The rating tells you the agency’s view of the issuer’s ability to service debt at the time of rating. It does not tell you what will happen in two years if the business environment changes, if there is fraud, or if the management takes on excessive leverage after the rating was issued.

DHFL and IL&FS are the right examples to bring up. Both had high ratings that reflected the information available at the time. What the ratings did not capture was the pace of deterioration and in DHFL’s case, alleged fraud that was not visible in disclosed financials. Rating agencies rely on what issuers report. That is a structural limitation.

so the rating is basically only as good as the disclosure. if a company hides things the rating means nothing

That is a bit harsh but not entirely wrong. What I have learned over the years is to treat the rating as a starting point not a conclusion. I look at who the promoter is, how long they have been in business, whether the business model is straightforward or complex, and whether the auditor is a reputable firm. A AA from a company with a 20 year track record and a Big Four auditor is very different from a AA from a two year old NBFC with a lesser known auditor.

There is also a difference between secured and unsecured AA bonds. A secured bond has specific assets pledged against it. In a default scenario, secured bondholders have a legal claim on those assets before unsecured creditors. An unsecured AA bond is riskier than a secured one at the same rating.
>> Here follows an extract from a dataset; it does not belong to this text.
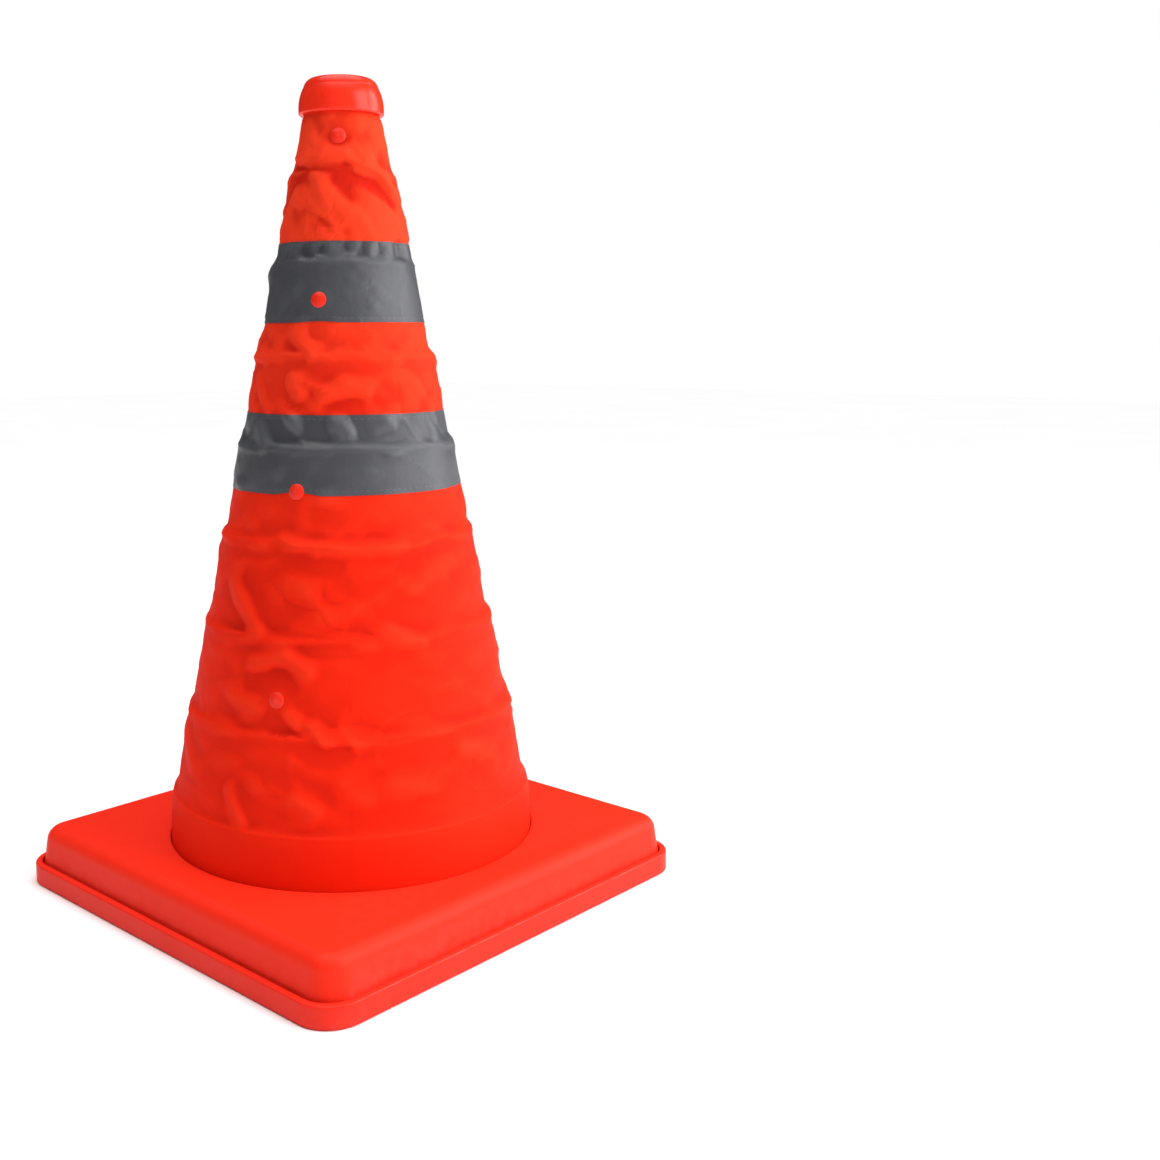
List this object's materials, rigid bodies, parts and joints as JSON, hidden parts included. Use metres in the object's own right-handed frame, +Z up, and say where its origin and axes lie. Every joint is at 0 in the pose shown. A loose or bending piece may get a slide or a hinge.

This distinction matters more than most retail investors realise.

so even within AA there is a spectrum
secured AA from an old boring company vs unsecured AA from a newer NBFC are basically different products

Manu’s read is right. the practical filter I use:

AA or above, secured where possible, promoter track record of more than 10 years, auditor quality, and I never put more than 15 to 20% of my bond portfolio in a single issuer regardless of rating.

concentration risk kills you faster than credit risk in most cases.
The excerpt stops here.